→ AIM: Copy verbatim the block of lines in the entries below whose first line contains "switch_body();" and whose last line contains "imported = [obj". Leave out all other lines.

>> begin RECORD SET

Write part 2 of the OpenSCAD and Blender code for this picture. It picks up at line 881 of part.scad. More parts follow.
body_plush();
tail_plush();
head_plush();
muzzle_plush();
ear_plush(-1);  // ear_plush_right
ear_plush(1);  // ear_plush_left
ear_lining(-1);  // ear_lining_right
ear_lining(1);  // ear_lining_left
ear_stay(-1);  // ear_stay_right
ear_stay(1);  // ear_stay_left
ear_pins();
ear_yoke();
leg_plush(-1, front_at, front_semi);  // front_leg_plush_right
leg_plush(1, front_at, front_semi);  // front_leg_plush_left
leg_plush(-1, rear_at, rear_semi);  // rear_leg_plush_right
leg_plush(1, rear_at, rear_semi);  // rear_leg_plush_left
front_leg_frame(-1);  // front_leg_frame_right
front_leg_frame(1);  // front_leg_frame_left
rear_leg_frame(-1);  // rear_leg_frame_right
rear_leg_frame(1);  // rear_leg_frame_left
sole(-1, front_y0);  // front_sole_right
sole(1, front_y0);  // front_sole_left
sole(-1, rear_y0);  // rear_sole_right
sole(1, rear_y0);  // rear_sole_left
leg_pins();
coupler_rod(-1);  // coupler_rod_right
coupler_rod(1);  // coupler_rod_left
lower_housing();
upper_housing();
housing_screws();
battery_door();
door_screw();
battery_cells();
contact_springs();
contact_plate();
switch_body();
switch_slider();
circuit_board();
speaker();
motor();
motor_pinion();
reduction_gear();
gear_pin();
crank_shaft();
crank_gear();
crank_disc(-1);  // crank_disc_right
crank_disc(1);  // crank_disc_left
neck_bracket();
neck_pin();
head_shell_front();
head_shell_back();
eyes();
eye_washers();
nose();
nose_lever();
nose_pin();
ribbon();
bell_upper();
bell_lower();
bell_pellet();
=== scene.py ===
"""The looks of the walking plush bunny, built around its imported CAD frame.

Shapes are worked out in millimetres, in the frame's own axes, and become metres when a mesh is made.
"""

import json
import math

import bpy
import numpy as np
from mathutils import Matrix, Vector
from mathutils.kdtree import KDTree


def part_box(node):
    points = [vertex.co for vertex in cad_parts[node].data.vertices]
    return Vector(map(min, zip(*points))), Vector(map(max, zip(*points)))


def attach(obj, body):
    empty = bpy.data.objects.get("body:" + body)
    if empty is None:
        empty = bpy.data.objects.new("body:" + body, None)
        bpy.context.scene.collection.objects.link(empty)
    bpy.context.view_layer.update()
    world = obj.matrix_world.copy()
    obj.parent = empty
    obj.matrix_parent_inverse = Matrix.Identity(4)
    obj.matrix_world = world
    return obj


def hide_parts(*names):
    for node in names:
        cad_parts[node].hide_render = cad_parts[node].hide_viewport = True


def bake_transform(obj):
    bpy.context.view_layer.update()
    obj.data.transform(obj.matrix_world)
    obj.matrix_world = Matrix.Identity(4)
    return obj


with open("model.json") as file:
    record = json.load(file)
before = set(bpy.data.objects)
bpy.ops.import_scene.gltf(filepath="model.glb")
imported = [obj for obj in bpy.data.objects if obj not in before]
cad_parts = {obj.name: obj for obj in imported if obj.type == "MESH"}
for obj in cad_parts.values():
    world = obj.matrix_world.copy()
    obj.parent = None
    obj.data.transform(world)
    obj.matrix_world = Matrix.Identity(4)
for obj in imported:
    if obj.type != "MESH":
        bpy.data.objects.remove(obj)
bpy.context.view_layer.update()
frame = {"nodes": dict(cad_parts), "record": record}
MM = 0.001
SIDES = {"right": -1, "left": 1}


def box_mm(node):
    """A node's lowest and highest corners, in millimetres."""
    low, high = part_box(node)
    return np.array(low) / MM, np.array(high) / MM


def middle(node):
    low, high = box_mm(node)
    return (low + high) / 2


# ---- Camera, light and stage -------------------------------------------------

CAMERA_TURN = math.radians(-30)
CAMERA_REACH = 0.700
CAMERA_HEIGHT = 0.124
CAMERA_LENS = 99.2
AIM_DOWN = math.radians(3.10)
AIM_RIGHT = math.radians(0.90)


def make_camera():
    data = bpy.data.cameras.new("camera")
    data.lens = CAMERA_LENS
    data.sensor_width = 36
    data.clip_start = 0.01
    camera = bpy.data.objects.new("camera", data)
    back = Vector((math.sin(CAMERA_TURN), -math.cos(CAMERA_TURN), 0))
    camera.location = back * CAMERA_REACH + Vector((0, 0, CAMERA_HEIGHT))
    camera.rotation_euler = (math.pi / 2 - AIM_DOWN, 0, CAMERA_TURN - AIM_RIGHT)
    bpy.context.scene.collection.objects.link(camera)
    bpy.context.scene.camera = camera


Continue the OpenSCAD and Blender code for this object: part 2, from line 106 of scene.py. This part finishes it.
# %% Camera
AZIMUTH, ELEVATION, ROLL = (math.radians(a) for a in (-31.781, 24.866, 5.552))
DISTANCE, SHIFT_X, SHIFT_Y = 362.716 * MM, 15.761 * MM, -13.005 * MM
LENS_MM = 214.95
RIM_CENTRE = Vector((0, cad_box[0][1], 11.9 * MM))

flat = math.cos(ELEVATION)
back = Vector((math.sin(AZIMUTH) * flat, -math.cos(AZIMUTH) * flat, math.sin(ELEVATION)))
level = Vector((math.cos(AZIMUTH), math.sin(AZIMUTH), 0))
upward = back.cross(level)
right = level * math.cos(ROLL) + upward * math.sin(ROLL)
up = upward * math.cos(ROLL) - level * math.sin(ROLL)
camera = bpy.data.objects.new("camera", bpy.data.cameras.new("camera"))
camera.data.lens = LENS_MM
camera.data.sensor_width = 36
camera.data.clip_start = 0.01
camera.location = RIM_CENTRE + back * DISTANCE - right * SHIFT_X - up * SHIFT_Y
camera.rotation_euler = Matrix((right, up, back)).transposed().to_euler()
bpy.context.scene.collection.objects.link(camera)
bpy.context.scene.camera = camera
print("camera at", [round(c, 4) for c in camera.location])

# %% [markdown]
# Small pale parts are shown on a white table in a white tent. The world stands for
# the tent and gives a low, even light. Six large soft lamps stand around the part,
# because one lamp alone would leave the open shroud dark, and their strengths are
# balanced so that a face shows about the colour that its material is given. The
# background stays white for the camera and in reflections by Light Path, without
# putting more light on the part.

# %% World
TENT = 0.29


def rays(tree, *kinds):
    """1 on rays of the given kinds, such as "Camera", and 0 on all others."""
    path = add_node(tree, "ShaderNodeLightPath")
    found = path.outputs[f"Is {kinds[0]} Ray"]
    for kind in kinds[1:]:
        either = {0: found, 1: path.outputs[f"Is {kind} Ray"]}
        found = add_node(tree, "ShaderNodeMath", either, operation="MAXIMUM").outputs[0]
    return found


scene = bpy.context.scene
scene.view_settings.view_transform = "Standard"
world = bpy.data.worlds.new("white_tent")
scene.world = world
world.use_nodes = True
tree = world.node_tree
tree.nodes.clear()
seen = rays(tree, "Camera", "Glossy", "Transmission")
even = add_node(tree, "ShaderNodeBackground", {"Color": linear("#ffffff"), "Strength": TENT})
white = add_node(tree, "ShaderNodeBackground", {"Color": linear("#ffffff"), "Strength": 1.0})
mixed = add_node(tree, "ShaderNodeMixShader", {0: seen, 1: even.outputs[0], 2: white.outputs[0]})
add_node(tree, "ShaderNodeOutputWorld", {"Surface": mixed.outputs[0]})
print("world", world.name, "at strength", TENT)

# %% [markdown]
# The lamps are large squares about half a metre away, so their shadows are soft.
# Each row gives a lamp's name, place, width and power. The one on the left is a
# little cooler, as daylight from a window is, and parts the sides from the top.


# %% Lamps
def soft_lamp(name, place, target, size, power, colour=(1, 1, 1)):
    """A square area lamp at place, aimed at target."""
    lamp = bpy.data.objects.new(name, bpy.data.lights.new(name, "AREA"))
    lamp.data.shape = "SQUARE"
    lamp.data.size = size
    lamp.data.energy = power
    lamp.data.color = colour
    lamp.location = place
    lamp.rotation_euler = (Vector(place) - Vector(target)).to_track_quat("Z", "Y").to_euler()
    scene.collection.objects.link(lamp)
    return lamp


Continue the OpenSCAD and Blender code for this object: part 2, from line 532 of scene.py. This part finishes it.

>> end RECORD SET

→ COMPLETE RESPONSE:
switch_body();
switch_slider();
circuit_board();
speaker();
motor();
motor_pinion();
reduction_gear();
gear_pin();
crank_shaft();
crank_gear();
crank_disc(-1);  // crank_disc_right
crank_disc(1);  // crank_disc_left
neck_bracket();
neck_pin();
head_shell_front();
head_shell_back();
eyes();
eye_washers();
nose();
nose_lever();
nose_pin();
ribbon();
bell_upper();
bell_lower();
bell_pellet();
=== scene.py ===
"""The looks of the walking plush bunny, built around its imported CAD frame.

Shapes are worked out in millimetres, in the frame's own axes, and become metres when a mesh is made.
"""

import json
import math

import bpy
import numpy as np
from mathutils import Matrix, Vector
from mathutils.kdtree import KDTree


def part_box(node):
    points = [vertex.co for vertex in cad_parts[node].data.vertices]
    return Vector(map(min, zip(*points))), Vector(map(max, zip(*points)))


def attach(obj, body):
    empty = bpy.data.objects.get("body:" + body)
    if empty is None:
        empty = bpy.data.objects.new("body:" + body, None)
        bpy.context.scene.collection.objects.link(empty)
    bpy.context.view_layer.update()
    world = obj.matrix_world.copy()
    obj.parent = empty
    obj.matrix_parent_inverse = Matrix.Identity(4)
    obj.matrix_world = world
    return obj


def hide_parts(*names):
    for node in names:
        cad_parts[node].hide_render = cad_parts[node].hide_viewport = True


def bake_transform(obj):
    bpy.context.view_layer.update()
    obj.data.transform(obj.matrix_world)
    obj.matrix_world = Matrix.Identity(4)
    return obj


with open("model.json") as file:
    record = json.load(file)
before = set(bpy.data.objects)
bpy.ops.import_scene.gltf(filepath="model.glb")
imported = [obj for obj in bpy.data.objects if obj not in before]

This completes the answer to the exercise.